The impairment of highway development expenditures (HDE) of RM124.24 million and amortisation of HDE amounting to RM32.86 million had contributed to the trust’s losses. In addition, it incurred finance costs of RM107.45 million and income expenses of RM171.35 million for 9MFY2023.
As at Sep 30, 2023, the four highways’ combined cash balances totalled RM348.47 million, while its net debts stood at RM1.83 billion.
The sizable impairment on HDE of Akleh and LKSA as well as the reversal of deferred tax assets from both Projek Lintasan Shah Alam Sdn Bhd and Sistem Lingkaran-Lebuhraya Kajang Sdn Bhd, resulted in the business trust recording a negative total equity of RM13.6 million as at Sept 30, 2023, the IPO prospectus stated.

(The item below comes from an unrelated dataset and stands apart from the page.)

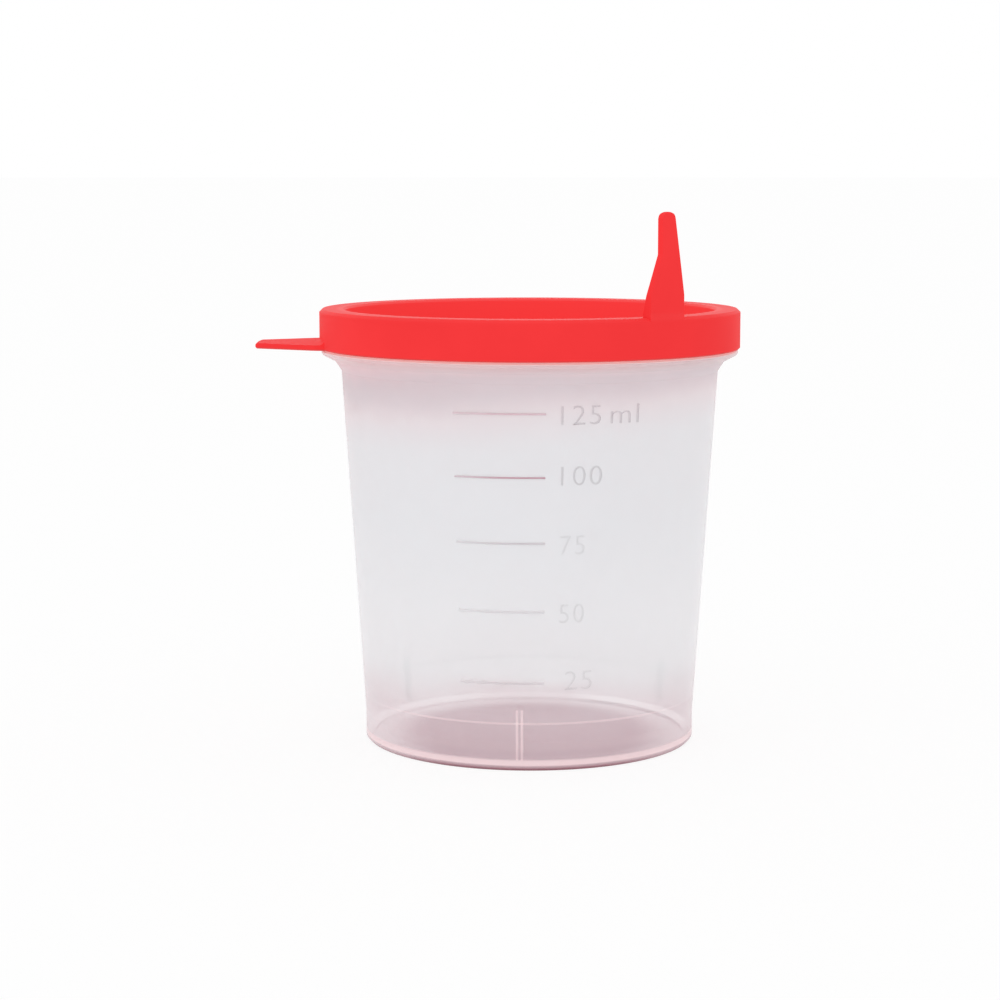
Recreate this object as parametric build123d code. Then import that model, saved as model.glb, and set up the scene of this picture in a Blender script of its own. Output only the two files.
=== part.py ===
from build123d import *
from math import radians, tan
import os

# Specimen cup with a press-on lid. Millimetres and degrees.
# The cup stands on the XY plane round the Z axis, and +Z points up out of its mouth.
# Azimuth is measured from the front (-Y), positive towards +X.

# ---- Driving dimensions: the cup ----
foot_radius = 26.6  # outside of the upright band round the foot
heel_height = 4.4  # the band's top, where the draft of the wall begins
heel_bevel = 0.45
wall_draft = 3.7  # each side of the cup leans out by this angle
wall_thickness = 0.9
cup_height = 68.34  # the cup's lip, which the lid rests on
foot_height = 0.7  # the floor is raised on a foot ring by this much
foot_ring_width = 1.5
foot_bevel = 0.2  # inner edge of the foot ring
floor_thickness = 1.05
floor_corner = 1.1  # bevel in the inside corner between the floor and the wall
ledge_height = 7.46  # below this ledge the wall is thicker inside
ledge_depth = 0.25
gate_radius = 0.8  # moulding gate, a small pip under the middle of the floor
gate_height = 0.3

# ---- Driving dimensions: the cup's neck, under the lid ----
neck_step = 1.85  # the upright neck stands out this much from the top of the drafted wall
neck_wall = 1.15
lip_bead = 0.35  # snap bead round the outside of the lip
lip_bead_height = 1.5
lip_bevel = 0.4
flange_inset = 0.32  # the stop flange ends this far inside the outside of the lid's skirt
flange_thickness = 0.7
flange_bevel = 0.2
flare_height = 1.6  # the wall slopes out to the underside of the flange over this height
flare_bevel = 1.1  # eases the wall into the flare

# ---- Driving dimensions: stacking ribs inside the foot ----
rib_count = 3
rib_azimuth = -3.1
rib_width = 1.25
rib_depth = 1.3  # how far a rib stands in from the wall at the floor
rib_top = 9.76
rib_lean = 0.5  # a rib is this much shallower at its top

# ---- Driving dimensions: raised graduation lines on the outside ----
graduation_count = 5  # 25 ml apart, from 25 ml to 125 ml
graduation_depth = 7.12  # from the underside of the flange down to the top line
graduation_floor = 0.3  # the ledge, corner and ribs take the room of this depth of bore
graduation_azimuth = -22.5  # the left end of each line
graduation_sweep = 27.2
graduation_width = 0.45
graduation_relief = 0.25

# ---- Driving dimensions: the lid ----
snap_gap = 0.1  # between the cup's snap bead and the lid's
snap_bead = 0.17  # bead round the inside of the skirt
skirt_wall = 0.95
skirt_height = 6.25
skirt_gap = 0.15  # between the skirt and the cup's flange
skirt_bevel = 0.2
rim_thickness = 1.2
rim_bevel = 0.5
plug_gap = 0.15  # between the lid's plug wall and the inside of the neck
plug_wall = 1.2
recess_depth = 5.0
recess_draft = 2.0
recess_bevel = 0.35
recess_corner = 0.6
panel_thickness = 1.1
panel_edge = 0.5  # the lead-in on the panel is this wide

# ---- Driving dimensions: pull tab, level with the bottom of the skirt ----
tab_azimuth = -90.0
tab_reach = 10.2  # beyond the skirt
tab_thickness = 0.85
tab_root_width = 19.0
tab_tip_width = 8.2
tab_corner = 1.6
tab_bevel = 0.25
tab_root_round = 0.8

# ---- Driving dimensions: upright finger tongue on the rim ----
tongue_azimuth = 38.1
tongue_rise = 15.75  # above the rim
tongue_root_width = 6.6
tongue_foot_rise = 3.3  # the sides are upright up to here
tongue_knee_rise = 9.4  # one side turns upright again here
tongue_knee_offset = 1.2  # that side's distance from the middle above its knee
tongue_tip_offset = 1.15  # the other side's distance from the middle at the tip
tongue_thickness = 1.1
tongue_root_thickness = 1.9
tongue_side_round = 1.0
tongue_tip_bevel = 0.3

merge = 0.3  # how far features run into the wall they grow from


def wall_radius(z):
    """Outside radius of the drafted wall at height z."""
    return foot_radius + (z - heel_height) * tan(radians(wall_draft))


def bore_radius(z):
    """Inside radius of the drafted wall at height z, above the ledge."""
    return wall_radius(z) - wall_thickness


# ---- Heights and radii that follow from the sizes above ----
floor_top = foot_height + floor_thickness
rim_top = cup_height + rim_thickness
skirt_bottom = rim_top - skirt_height
flange_top = skirt_bottom - skirt_gap
flange_bottom = flange_top - flange_thickness
flare_start = flange_bottom - flare_height
panel_top = rim_top - recess_depth
panel_bottom = panel_top - panel_thickness
neck_radius = wall_radius(flare_start) + neck_step
plug_outer_radius = neck_radius - neck_wall - plug_gap
recess_radius = plug_outer_radius - plug_wall
skirt_bead_radius = neck_radius + lip_bead + snap_gap
skirt_inner_radius = skirt_bead_radius + snap_bead
lid_radius = skirt_inner_radius + skirt_wall
flange_radius = lid_radius - flange_inset


def graduation_height(number):
    """Height of a line, so that the drafted bore holds as much between any two neighbours.

    The volume of a cone goes up with the cube of its radius.
    """
    bottom = floor_top + graduation_floor
    low, high = bore_radius(bottom), bore_radius(flange_bottom - graduation_depth)
    cube = low**3 + (high**3 - low**3) * number / graduation_count
    return bottom + (cube ** (1 / 3) - low) / tan(radians(wall_draft))


def corner(radius, height, fillet=0, bevel=0):
    """One corner of a section, sharp, filleted or bevelled."""
    return Vector(radius, height), fillet, bevel


def turned(corners):
    """Solid of revolution about Z with these corners round its section."""
    points, fillets = [], []
    for number, (here, fillet, bevel) in enumerate(corners):
        before, after = corners[number - 1][0], corners[(number + 1) % len(corners)][0]
        ends = [here + (other - here).normalized() * bevel for other in (before, after)]
        for point in ends if bevel else [here]:
            points.append(point)
            fillets.append(fillet)
    outline = FilletPolyline(*points, radius=fillets, close=True)
    return revolve(Plane.XZ * make_face(outline), Axis.Z)


def cup_shell():
    """Floor, foot ring, drafted wall, flare, stop flange, neck and lip, as one section."""
    foot_inner = foot_radius - foot_ring_width
    neck_inner = neck_radius - neck_wall
    bead_radius = neck_radius + lip_bead
    bead_bottom = cup_height - lip_bead_height
    inner_flare_start = flare_start + wall_thickness / 2
    outside = [
        corner(foot_inner, 0, bevel=foot_bevel),
        corner(foot_radius, 0, bevel=heel_bevel),
        corner(foot_radius, heel_height),
        corner(wall_radius(flare_start), flare_start, bevel=flare_bevel),
        corner(flange_radius, flange_bottom, bevel=flange_bevel),
        corner(flange_radius, flange_top, bevel=flange_bevel),
        corner(neck_radius, flange_top),
        corner(neck_radius, bead_bottom),
        corner(bead_radius, bead_bottom + lip_bead),
        corner(bead_radius, cup_height, bevel=lip_bevel),
    ]
    inside = [
        corner(neck_inner, cup_height, bevel=lip_bevel),
        corner(neck_inner, flange_bottom),
        corner(bore_radius(inner_flare_start), inner_flare_start),
        corner(bore_radius(ledge_height), ledge_height),
        corner(bore_radius(ledge_height) - ledge_depth, ledge_height),
        corner(bore_radius(floor_top) - ledge_depth, floor_top, bevel=floor_corner),
        corner(0, floor_top),
        corner(0, foot_height),
        corner(foot_inner, foot_height),
    ]
    return turned(outside + inside)


def stacking_ribs():
    """Short upright ribs in the corner of the floor, which keep stacked cups apart."""
    root = bore_radius(floor_top) - ledge_depth - rib_depth
    side = Polyline(
        (root, floor_top - merge),
        (root + rib_lean, rib_top),
        (bore_radius(rib_top) + merge, rib_top),
        (bore_radius(floor_top) + merge, floor_top - merge),
        close=True,
    )
    rib = extrude(Plane.XZ * make_face(side), rib_width / 2, both=True)
    return [
        Rot(Z=rib_azimuth - 90 + number * 360 / rib_count) * rib
        for number in range(rib_count)
    ]


def graduation_lines():
    """Raised arcs on the outside of the wall, one at each fill height."""
    lines = []
    for number in range(1, graduation_count + 1):
        height = graduation_height(number)
        low = height - graduation_width / 2
        high = height + graduation_width / 2
        section = Polyline(
            (wall_radius(low) - merge, low),
            (wall_radius(low), low),
            (wall_radius(height) + graduation_relief, height - graduation_width / 5),
            (wall_radius(height) + graduation_relief, height + graduation_width / 5),
            (wall_radius(high), high),
            (wall_radius(high) - merge, high),
            close=True,
        )
        arc = revolve(Plane.XZ * make_face(section), Axis.Z, revolution_arc=graduation_sweep)
        lines.append(Rot(Z=graduation_azimuth - 90) * arc)
    return lines


def gate_pip():
    """Moulding gate under the middle of the floor, clear of the ground."""
    pip = Cylinder(gate_radius, gate_height + merge, align=(Align.CENTER, Align.CENTER, Align.MAX))
    return Pos(Z=foot_height + merge) * pip


def make_cup():
    """The whole cup, one moulding."""
    cup = cup_shell()
    for feature in stacking_ribs() + graduation_lines():
        cup += feature
    return cup + gate_pip()


def lid_shell():
    """Skirt, rim, plug wall and sunken panel, as one section."""
    bead_middle = (skirt_bottom + cup_height - lip_bead_height) / 2
    recess_inner = recess_radius - recess_depth * tan(radians(recess_draft))
    return turned(
        [
            corner(skirt_inner_radius, skirt_bottom, bevel=skirt_bevel),
            corner(lid_radius, skirt_bottom, bevel=skirt_bevel),
            corner(lid_radius, rim_top, bevel=rim_bevel),
            corner(recess_radius, rim_top, bevel=recess_bevel),
            corner(recess_inner, panel_top, bevel=recess_corner),
            corner(0, panel_top),
            corner(0, panel_bottom),
            corner(plug_outer_radius - panel_edge, panel_bottom),
            corner(plug_outer_radius, panel_bottom + panel_thickness),
            corner(plug_outer_radius, cup_height),
            corner(skirt_inner_radius, cup_height),
            corner(skirt_inner_radius, bead_middle + 2 * snap_bead),
            corner(skirt_bead_radius, bead_middle + snap_bead),
            corner(skirt_bead_radius, bead_middle - snap_bead),
            corner(skirt_inner_radius, bead_middle - 2 * snap_bead),
        ]
    )


def pull_tab():
    """Flat tab that reaches out from the bottom of the skirt and narrows to its tip."""
    root = skirt_inner_radius + merge
    tip = lid_radius + tab_reach
    top = skirt_bottom + tab_thickness
    disc = turned(
        [
            corner(root, skirt_bottom),
            corner(tip, skirt_bottom, bevel=tab_bevel),
            corner(tip, top, bevel=tab_bevel),
            corner(lid_radius, top, fillet=tab_root_round),
            corner(lid_radius, top + 2 * tab_root_round),
            corner(root, top + 2 * tab_root_round),
        ]
    )
    inner = root - tab_root_width
    plan = FilletPolyline(
        (inner, -tab_root_width / 2),
        (lid_radius, -tab_root_width / 2),
        (tip, -tab_tip_width / 2),
        (tip, tab_tip_width / 2),
        (lid_radius, tab_root_width / 2),
        (inner, tab_root_width / 2),
        radius=[0, 2 * tab_corner, tab_corner, tab_corner, 2 * tab_corner, 0],
        close=True,
    )
    block = Pos(Z=skirt_bottom - merge) * extrude(make_face(plan), skirt_height)
    return Rot(Z=tab_azimuth - 90) * (disc & block)


def finger_tongue():
    """Upright tongue that carries the skirt up above the rim and narrows to its tip."""
    inner_face = lid_radius - tongue_thickness
    root_face = lid_radius - tongue_root_thickness
    tip = rim_top + tongue_rise
    foot = panel_top
    ring = turned(
        [
            corner(skirt_inner_radius + merge, foot),
            corner(lid_radius, foot),
            corner(lid_radius, tip, bevel=tongue_tip_bevel),
            corner(inner_face, tip, bevel=tongue_tip_bevel),
            corner(inner_face, rim_top + tongue_foot_rise),
            corner(root_face, rim_top),
            corner(root_face, rim_top - rim_thickness / 2),
            corner(skirt_inner_radius + merge, rim_top - rim_thickness / 2),
        ]
    )
    half = tongue_root_width / 2
    tip_round = (tongue_knee_offset + tongue_tip_offset) * 0.49
    outline = FilletPolyline(
        (-half, foot - merge),
        (-half, rim_top + tongue_foot_rise),
        (-tongue_knee_offset, rim_top + tongue_knee_rise),
        (-tongue_knee_offset, tip),
        (tongue_tip_offset, tip),
        (half, rim_top + tongue_foot_rise),
        (half, foot - merge),
        radius=[0, tongue_side_round, tongue_side_round, tip_round, tip_round, tongue_side_round, 0],
        close=True,
    )
    slab = extrude(Plane.XZ * make_face(outline), lid_radius + merge)
    return Rot(Z=tongue_azimuth) * (ring & slab)


def make_lid():
    """The whole lid, one moulding."""
    return lid_shell() + pull_tab() + finger_tongue()


os.makedirs("parts", exist_ok=True)
for name, part in {"cup": make_cup(), "lid": make_lid()}.items():
    solid = part.solid()
    solid.label = name
    export_step(solid, f"parts/{name}.step")
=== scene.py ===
"""Finish, raised numerals, studio and camera for a specimen container with a press-on lid."""

import math

import bpy
from mathutils import Color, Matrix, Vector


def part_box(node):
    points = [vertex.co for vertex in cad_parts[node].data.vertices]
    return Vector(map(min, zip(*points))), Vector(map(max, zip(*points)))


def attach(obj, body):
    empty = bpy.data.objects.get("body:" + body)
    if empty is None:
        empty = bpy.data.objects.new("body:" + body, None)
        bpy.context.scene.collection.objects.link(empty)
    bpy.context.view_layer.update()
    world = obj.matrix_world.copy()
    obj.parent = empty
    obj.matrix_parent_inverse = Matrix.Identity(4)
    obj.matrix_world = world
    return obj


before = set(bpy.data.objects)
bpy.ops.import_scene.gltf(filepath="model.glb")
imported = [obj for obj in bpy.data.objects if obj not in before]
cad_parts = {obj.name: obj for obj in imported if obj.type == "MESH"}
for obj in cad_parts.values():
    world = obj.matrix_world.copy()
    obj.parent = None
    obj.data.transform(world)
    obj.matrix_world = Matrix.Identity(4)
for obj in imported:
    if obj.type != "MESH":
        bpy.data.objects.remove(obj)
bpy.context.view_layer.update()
LID_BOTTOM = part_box("lid")[0][2]

bl_info = {
    "name": "Specimen container",
    "version": (1, 0, 0),
    "blender": (4, 5, 0),
    "location": "3D View > Sidebar > Specimen",
    "description": "Finishes a translucent specimen cup and its red press-on lid",
    "category": "Add Mesh",
}

MM = 0.001
BLACK = (0.0, 0.0, 0.0, 1.0)
WHITE = (1.0, 1.0, 1.0, 1.0)

# ---------------------------------------------------------------- shape of the CAD pieces

# The outside of the cup's wall is a cone. Heights are above the base, and radii from the axis.
WALL_RADIUS_AT_BASE = 26.315 * MM
WALL_SLOPE = math.tan(math.radians(3.7))

# The foot: the middle of its ring, the shaded hollow inside it, and the gate pip at the centre.
FOOT_RING_RADIUS = 25.1 * MM
HOLLOW_RADIUS = 20 * MM
GATE_RADIUS = 0.8 * MM

# Ledge and stacking ribs inside the foot. Azimuths are in degrees from the front.
LEDGE_HEIGHT = 7.46 * MM
RIB_TOP = 9.76 * MM
RIB_WIDTH = 1.25 * MM
RIB_AZIMUTHS = (-3.1, 116.9, -123.1)

# The stop flange, which the skirt of the lid comes down to.
FLANGE_TOP = 63.14 * MM

# Raised numerals: text, the height of their middle in mm, and the azimuths of their two ends.
NUMERALS = {
    "numeral_125": ("125", 55.2, 9.2, 20.9),
    "numeral_ml": ("ml", 55.2, 24.2, 33.4),
    "numeral_100": ("100", 46.0, 9.4, 21.8),
    "numeral_75": ("75", 35.4, 9.4, 16.9),
    "numeral_50": ("50", 24.8, 9.4, 17.2),
    "numeral_25": ("25", 14.3, 11.6, 20.4),
}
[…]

In view of the accounting losses, Mohammad Azlan explained that Prolintas has opted to undertake the IPO via a business trust structure to enable the company to pay distributions out of cash flow without being constrained by accounting profits. As such, Prolintas Infra will still be able to pay out distributions despite incurring accounting losses.
"The reason why we set this up in the business trust structure is purely for the cash flow. Dividends will be paid out from the operating cash flow, which is revenue after operating cost rather than conventionally where it is paid out from the retained earnings.
"The focus for the trust is to ensure capability to pay out an attractive dividend yield.
“As we have already targeted a payout of RM70 million for the first year, it comes down to a yield of 6.7%. With this, we hope we can attract interest from investors," he said at the launch of the IPO prospectus on Wednesday.
Business trust is an asset class introduced in the Malaysian capital market following the release of the Securities Commission Malaysia's Business Trusts Guidelines which came into force on Dec 28, 2012. Conventional companies are restricted to paying dividends out of accounting profits, while business trusts can pay distributions to investors out of operating cash flows.
This structure is suitable for businesses which are capital-intensive with stable cash flow but may be affected by high depreciation charges, much like a highway concessionaire.
One of the benefits of a business trust structure is that it allows investors to have a direct exposure to cash flow-generating assets. The structure breaks down big ticket assets into liquid and affordable units which are traded on the exchange, giving investors a new alternative to existing yield.
There are eight cornerstone investors led by PNB’s investment funds, Yayasan Pelaburan Bumiputera, Lembaga Tabung Haji, AIIMAN Asset Management, AHAM Asset Management, Maybank Asset Management, and Kenanga Investors.
PNB will hold a 51% stake in the business trust upon completion of the IPO.
The concession periods for GCE, LKSA and Silk will all expire in 2062, and management has indicated that there will be two scheduled toll hikes during this period. Meanwhile, the concession period for Akleh will expire in 2037 and there will be no planned toll hikes during the period.
Prolintas' IPO is the largest listing, in terms of proceeds, since health supplement company DXN Holdings Bhd raised RM653 million in May 2023.